Friday, 12 August 2011

Everyone and everything is sick ... except David Cameron

The poor are sick for wanting the lifestyles of the rich and corrupt, the politicians, that is. I mean, they want to steal stuff. The police are sick for allowing the poor to follow the politicians into a life of crime. I am sick, no doubt, for just writing this post and having the audacity to breathe without Cameron's permission. Oh, and social media is sick. Facebook is sick. Twitter is sick. BlackBerries are sick. What else? Telephones are sick. The post office is sick. The whole of reality is sick in this man's opinion.

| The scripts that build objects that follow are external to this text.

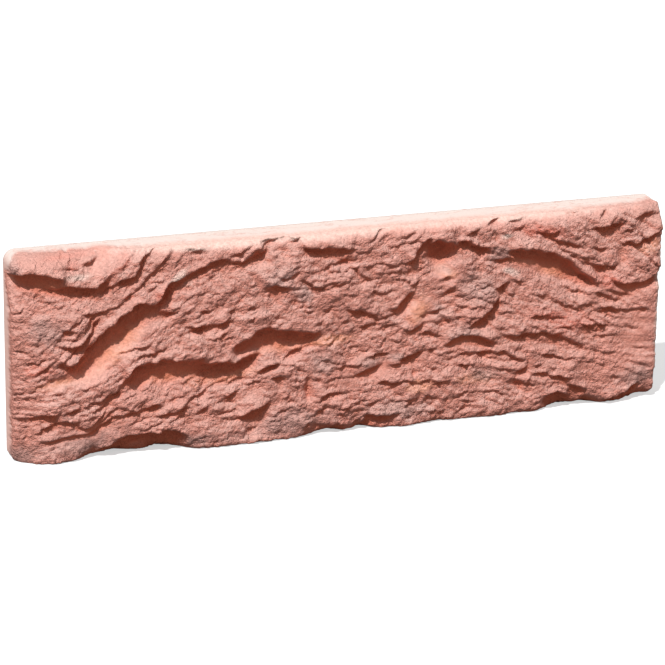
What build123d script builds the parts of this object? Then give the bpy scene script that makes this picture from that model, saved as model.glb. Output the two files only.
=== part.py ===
from build123d import *
import math
import os

# Concrete cladding stone, millimetres, +Z up. It stands on a long edge with the riven face to -Y.

# Overall sizes
LENGTH = 210.0
HEIGHT = 65.0
FACE_DEPTH = 13.6
CORNER_RADIUS = 3.5
RELIEF = 1.2

# How far the face rolls back into each side, and over what distance: left, right, bottom, top
ROLL_DEPTH = (6.5, 2.0, 1.5, 3.0)
ROLL_REACH = (4.5, 3.0, 3.0, 3.0)
# The top rolls further back at the left, fading out this far along
TOP_LEFT_EXTRA = (4.0, 3.0)
TOP_LEFT_FADE = 50.0

# The relief lists below are drawn on a pattern of this size and stretch with the stone
PATTERN_LENGTH = 210.0
PATTERN_HEIGHT = 65.0
GRID_STEP = 2.6
GRID_MARGIN = 5.0

# A lip stands above the level around it by LIP_SHARE of the ledge's step and drops the rest.
# The slope up to it and the hollow under it are a few millimetres long, and longer for larger steps
LEDGE_SCALE = 1.3
LIP_SHARE = 0.36
LIP_SLOPE = 0.3
RISE_LENGTH = (1.2, 1.0)
HOLLOW_LENGTH = (1.5, 2.2)
END_FADE = 3.5
RELIEF_LIMIT = 4.6

# Casting rounds the sharpest edges of the riven model: rounds of averages over the grid
SOFTENING_ROUNDS = 2
SURFACE_TOLERANCE = 0.05

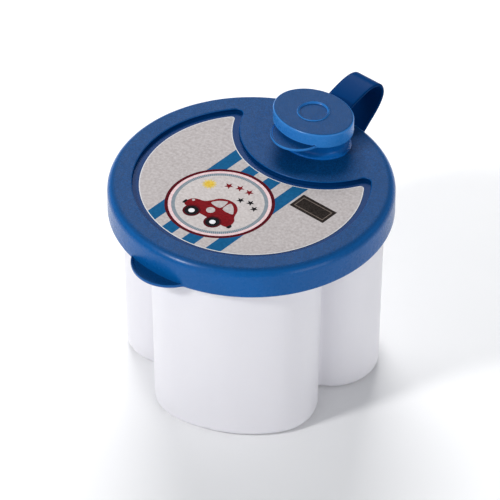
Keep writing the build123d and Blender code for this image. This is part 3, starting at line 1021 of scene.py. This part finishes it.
def label_inks():
    return {
        # painted highlight: a paler ink for the film's edge, standing in for the edge catching the light
        "edge_highlight_ink": print_ink("edge_highlight_ink", (0.60, 0.60, 0.61), (0.68, 0.68, 0.69)),
        "paper_ink": print_ink("paper_ink", (0.36, 0.325, 0.32), (0.505, 0.472, 0.468), spread=0.2),
        "medal_ink": print_ink("medal_ink", (0.43, 0.39, 0.38), (0.57, 0.53, 0.52), spread=0.2),
        "stripe_ink": print_ink("stripe_ink", (0.003, 0.075, 0.188), (0.006, 0.098, 0.235)),
        "maroon_ink": print_ink("maroon_ink", (0.055, 0.001, 0.004), (0.092, 0.002, 0.008)),
        "rose_ink": print_ink("rose_ink", (0.62, 0.44, 0.45), (0.76, 0.58, 0.59)),
        "stitch_ink": stitched_ink("stitch_ink", (MEDAL[0] * MM, MEDAL[1] * MM), 150),
        "car_ink": print_ink("car_ink", (0.13, 0.003, 0.006), (0.20, 0.006, 0.010)),
        "black_ink": print_ink("black_ink", (0.003, 0.003, 0.004), (0.009, 0.009, 0.012)),
        "hub_ink": print_ink("hub_ink", (0.66, 0.66, 0.68), (0.8, 0.8, 0.82)),
        "sun_ink": print_ink("sun_ink", (0.50, 0.38, 0.12), (0.66, 0.52, 0.20)),
        "sun_core_ink": print_ink("sun_core_ink", (0.55, 0.36, 0.04), (0.68, 0.47, 0.07)),
        "badge_ink": print_ink("badge_ink", (0.008, 0.006, 0.005), (0.030, 0.023, 0.020), 1500),
        "badge_line_ink": print_ink("badge_line_ink", (0.12, 0.095, 0.08), (0.17, 0.135, 0.115), 1500)}


def build_label():
    """Thin printed film: every printed shape is its own patch of the flat mesh."""
    shell = Shell()
    outline = crescent(LABEL_R, PLATEAU_R + LABEL_GAP, HORN_R / 2)
    low, high = LABEL_LOW.z, LABEL_TOP_Z
    edge = 0.06
    profile = [(-edge, low), (0, low + edge), (0, high - edge), (-edge, high), (-LABEL_EDGE_STRIP, high)]
    rings = shell.rings(outline, profile)
    # slot 0, the paler ink, goes on the film's edge and a thin strip of its top: a painted highlight
    shell.sweep(rings)
    shell.fill([rings[0]], up=False, spacing=6.0)
    inks = label_inks()
    names = list(inks)
    art = label_art()
    shapes = []
    for ink, line in art:
        line = np.array(line)
        shapes.append((names.index(ink), line, np.roll(line, -1, axis=0)))

    def ink_at(centres):
        slots = np.full(len(centres), names.index("paper_ink"))
        for slot, starts, ends in reversed(shapes):
            slots[inside(centres, starts, ends)] = slot
        return [int(slot) for slot in slots]

    lines = [distinct(line) for ink, line in art]
    shell.fill([rings[-1]], spacing=3.0, extra=lines, classify=ink_at)
    return shell.piece("label_film", list(inks.values()), weighted=False)


def distinct(line):
    """Closed line without points that nearly repeat."""
    kept = [line[0]]
    for point in line[1:]:
        if np.hypot(point[0] - kept[-1][0], point[1] - kept[-1][1]) > 1e-3:
            kept.append(point)
    return kept


# ---------------------------------------------------------------- build
blue_grained = blue_plastic("blue_pp_grained", True)
# cap: the band's blue is painted lighter (painted light); the cap's top keeps the grained top blue
blue_cap_lit = blue_plastic("blue_pp_cap_lit", True, BLUE_CAP_LIT, 0.26)
# spout: a lit copy of the blue, painted light
blue_neck_lit = blue_plastic("blue_pp_neck_lit", False, BLUE_NECK_LIT, 0.16)
# strap: a shaded copy of the blue, painted shade
blue_strap_shaded = blue_plastic("blue_pp_strap_shaded", False, BLUE_STRAP_SHADED, 0.01)
# recess: a shaded copy of the blue, painted shade
blue_recess_shaded = blue_plastic("blue_pp_recess_shaded", False, BLUE_RECESS_SHADED, 0.02)

cup = build_cup()
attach(cup, "cup")
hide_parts("container")

seal = build_seal()
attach(seal, "seal")
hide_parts("rim_seal")

lid = build_lid(blue_grained, blue_recess_shaded, blue_neck_lit)
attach(lid, "lid")
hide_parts("lid")

label = build_label()
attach(label, "lid")
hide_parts("lid_label")

cap = build_cap(blue_cap_lit)
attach(cap, "cap")
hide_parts("cap")

build_strap(blue_strap_shaded)

# ---------------------------------------------------------------- floor, light and camera
CAMERA_AZIMUTH = 41.3
CAMERA_ELEVATION = 39.17
CAMERA_ROLL = -0.2
CAMERA_AIM = Vector((0.0066, -0.0082, 0.0597))
CAMERA_DISTANCE = 1.609
CAMERA_LENS = 308.5
LIGHT_AIM = Vector((0, 0, 0.06))


def toward_camera(azimuth, elevation):
    """Direction from the object to a viewer at that azimuth and elevation."""
    a, e = radians(azimuth), radians(elevation)
    return Vector((sin(a) * cos(e), -cos(a) * cos(e), sin(e)))


def build_floor():
    shell = Shell()
    angles = np.arange(0, 360, 5.0)
    rings = shell.rings(circle(0.0, angles), [(30.0, 0.0), (200.0, 0.0), (1200.0, 0.0), (3000.0, 0.0)])
    shell.sweep(rings[::-1])
    shell.fill([rings[0]], spacing=None)
    mat = material("floor_paper", Specular_IOR_Level=0.1)
    tone = noise(mat, 12, 2.0)
    wire(mat, "Base Color", ramp(mat, tone, [(0.3, (0.94, 0.94, 0.945)), (0.7, (0.96, 0.96, 0.965))]))
    wire(mat, "Roughness", span(mat, noise(mat, 800), 0.3, 0.7, 0.8, 0.9))
    floor = shell.piece("floor", [mat], weighted=False)


def area_light(name, azimuth, elevation, distance, size, power):
    """Square soft light that looks at the object from a direction given like a camera's."""
    data = bpy.data.lights.new(name, "AREA")
    data.size = size
    data.energy = power
    light = bpy.data.objects.new(name, data)
    bpy.context.scene.collection.objects.link(light)
    back = toward_camera(azimuth, elevation)
    light.location = LIGHT_AIM + distance * back
    light.rotation_mode = "QUATERNION"
    light.rotation_quaternion = (-back).to_track_quat("-Z", "Y")


build_floor()
area_light("key_left", CAMERA_AZIMUTH - 58, 38, 0.9, 0.12, 3.6)
area_light("low_left", CAMERA_AZIMUTH - 30, 10, 1.0, 0.5, 0.7)
area_light("low_right", CAMERA_AZIMUTH + 42, 8, 1.0, 0.5, 2.4)
area_light("back_top", CAMERA_AZIMUTH + 184, 43, 1.1, 0.6, 10.9)

world = bpy.data.worlds.new("studio")
bpy.context.scene.world = world
world.use_nodes = True
world.node_tree.nodes["Background"].inputs["Color"].default_value = (0.93, 0.96, 1.0, 1)
world.node_tree.nodes["Background"].inputs["Strength"].default_value = 0.31

camera_data = bpy.data.cameras.new("camera")
camera_data.lens = CAMERA_LENS
camera_data.sensor_width = 36.0
camera_data.clip_start = 0.05
camera_data.clip_end = 20.0
camera = bpy.data.objects.new("camera", camera_data)
bpy.context.scene.collection.objects.link(camera)
view_back = toward_camera(CAMERA_AZIMUTH, CAMERA_ELEVATION)
camera.location = CAMERA_AIM + CAMERA_DISTANCE * view_back
camera.rotation_mode = "QUATERNION"
level = (-view_back).to_track_quat("-Z", "Y").to_matrix()
camera.rotation_quaternion = (level @ Matrix.Rotation(radians(-CAMERA_ROLL), 3, "Z")).to_quaternion()
bpy.context.scene.camera = camera
bpy.context.scene.view_settings.view_transform = "Standard"
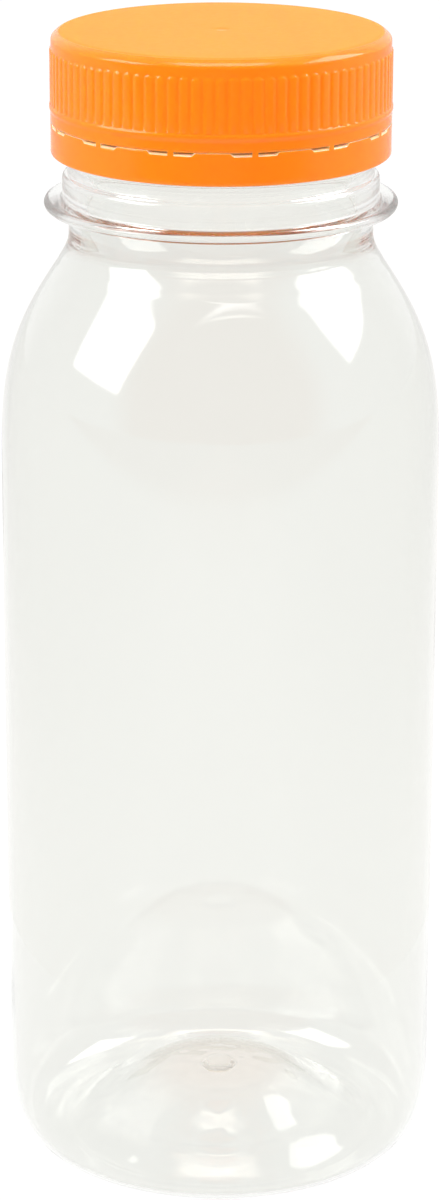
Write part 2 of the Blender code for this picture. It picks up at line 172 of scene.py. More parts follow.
def bezier(first, first_pull, last_pull, last, steps):
    """Points (radius, height) on a cubic curve between two points and their two handles."""
    points = []
    for t in np.linspace(0, 1, steps + 1):
        u = 1 - t
        weights = (u ** 3, 3 * u * u * t, 3 * u * t * t, t ** 3)
        corners = (first, first_pull, last_pull, last)
        points.append(tuple(sum(w * c[k] for w, c in zip(weights, corners)) for k in (0, 1)))
    return points


def line(first, last, steps):
    """Points on a straight line, without its first point."""
    return [
        (first[0] + (last[0] - first[0]) * k / steps, first[1] + (last[1] - first[1]) * k / steps)
        for k in range(1, steps + 1)
    ]


def eased(value):
    """A value eased from 0 to 1, with level ends."""
    value = min(1.0, max(0.0, value))
    return value * value * (3 - 2 * value)


def push_up(steps):
    """The underside of the base, from the gate's foot over a soft step out to the standing ring."""
    points = []
    for radius in np.linspace(GATE_RADIUS, STANDING_INNER_RADIUS - FOOT_TURN, 3 * steps):
        crown = CROWN_HEIGHT - CROWN_FALL * (radius / STEP_HEAD_RADIUS) ** 2
        step = STEP_DROP * eased((radius - STEP_HEAD_RADIUS) / (STEP_FOOT_RADIUS - STEP_HEAD_RADIUS))
        apron = APRON_DROP * eased((radius - STEP_FOOT_RADIUS) / (APRON_FOOT_RADIUS - STEP_FOOT_RADIUS))
        points.append((float(radius), crown - step - apron))
    last, before = points[-1], points[-2]
    slope = (last[1] - before[1]) / (last[0] - before[0])
    ring = (STANDING_INNER_RADIUS, 0.0)
    turn_pull = (last[0] + 0.5 * FOOT_TURN, last[1] + 0.5 * FOOT_TURN * slope)
    return points + bezier(last, turn_pull, (ring[0] - 0.25 * FOOT_TURN, FOOT_LIFT), ring, 6)[1:]


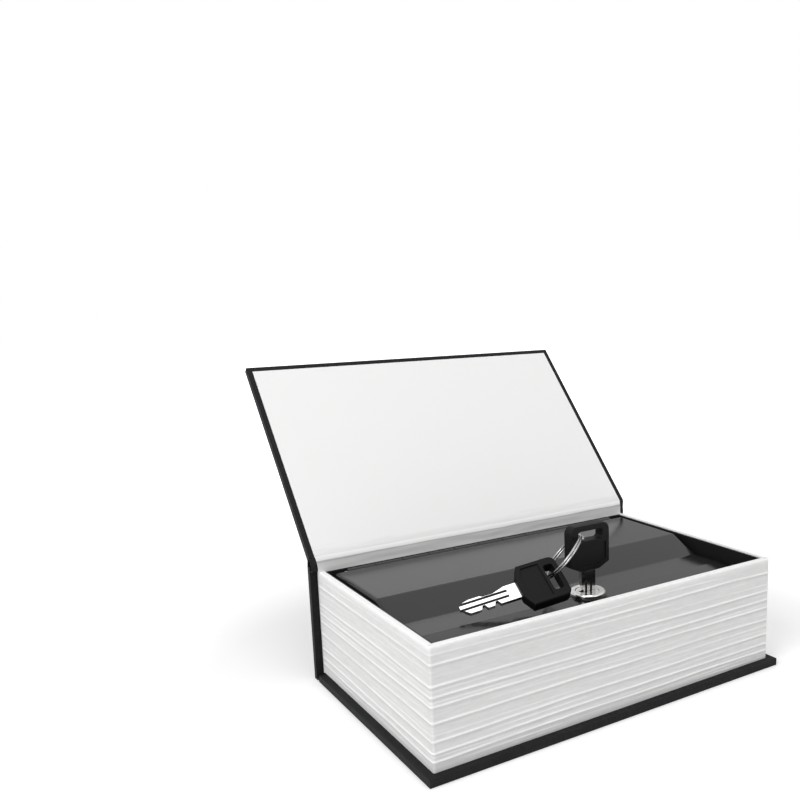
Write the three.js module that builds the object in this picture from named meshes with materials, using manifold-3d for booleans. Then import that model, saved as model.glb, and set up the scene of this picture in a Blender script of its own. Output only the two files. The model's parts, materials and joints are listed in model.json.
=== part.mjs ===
// A book safe: a cloth-covered hardback whose page block is a moulded surround round a locking steel box.
// It lies on its back cover with the front cover open, its two keys on a ring and one of them in the lock.
// Millimetres. X runs along the spine, +Y goes from the fore-edge to the spine, +Z is up.
// The origin is the middle of the back cover's underside.
import * as THREE from "three";
import { mergeVertices } from "three/addons/utils/BufferGeometryUtils.js";
import Module from "manifold-3d";

const wasm = await Module();
wasm.setup();

// The closed book
const bookLength = 180;
const bookDepth = 115;
const bookThickness = 55;
const boardThickness = 2.2;
const clothThickness = 0.5;
const turnInWidth = 12;
const squareWidth = 3;
const glueGap = 0.1;

// The page block: a moulded surround, open through the middle
const coverRestGap = 0.3;
const spineGap = 0.3;
const surroundWall = 2.6;
const surroundCorner = 1.2;
const surroundTopRound = 0.4;
const leafRelief = 0.32;
const leafWave = 0.28;
const leafWaveLength = 62;
const signatureDepths = [6.7, 15.1, 19.6, 23.3, 29.0, 36.2, 40.8, 43.8];

// The cover and its cloth joint
const jointWidth = 6;
const coverMargin = 2.5;
const coverOpening = 132.9;
const coverAxisInset = 3.1;
const coverAxisDrop = 0.8;
const spineTopDrop = 1.6;
const grooveRise = 1.05;
const endpaperThickness = 0.3;
const endpaperRise = 5.9;
const endpaperBuckle = 2.2;
const jointLift = 0.2;
const jointBulge = 0.1;

// The steel box and its floor screws
const boxGap = 0.1;
const boxSteel = 1;
const boxTopDrop = 0.4;
const screwInset = 14;
const screwHeadRadius = 3;
const screwHeadHeight = 1.3;
const screwShankRadius = 1.5;
const screwClearance = 0.1;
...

It's projection, that's all.

This is what goes on, inside:

Monkey grinning faces [it's genuine sickness] howlings dirty insects things with hairs crawling around and those teeth scratches on skin blood fucks loose eyeballs warts night dark shakings such loneliness rivers of semen and shit it has got to stop it cannot stop and a mouth coming eating please go away the wounds the infestations sicker and deeper please help understand and save me I should have stayed at Carlton so out of my depth thumping pains banging beasts fucker fuckers goat's head horns fires ...

Of course, he's not the only one. From time to time, most of us suffer like this. But the trick is to not let it affect your dealings with the outside world. It takes honesty - with yourself. And I'm afraid that Cameron just doesn't have that honesty.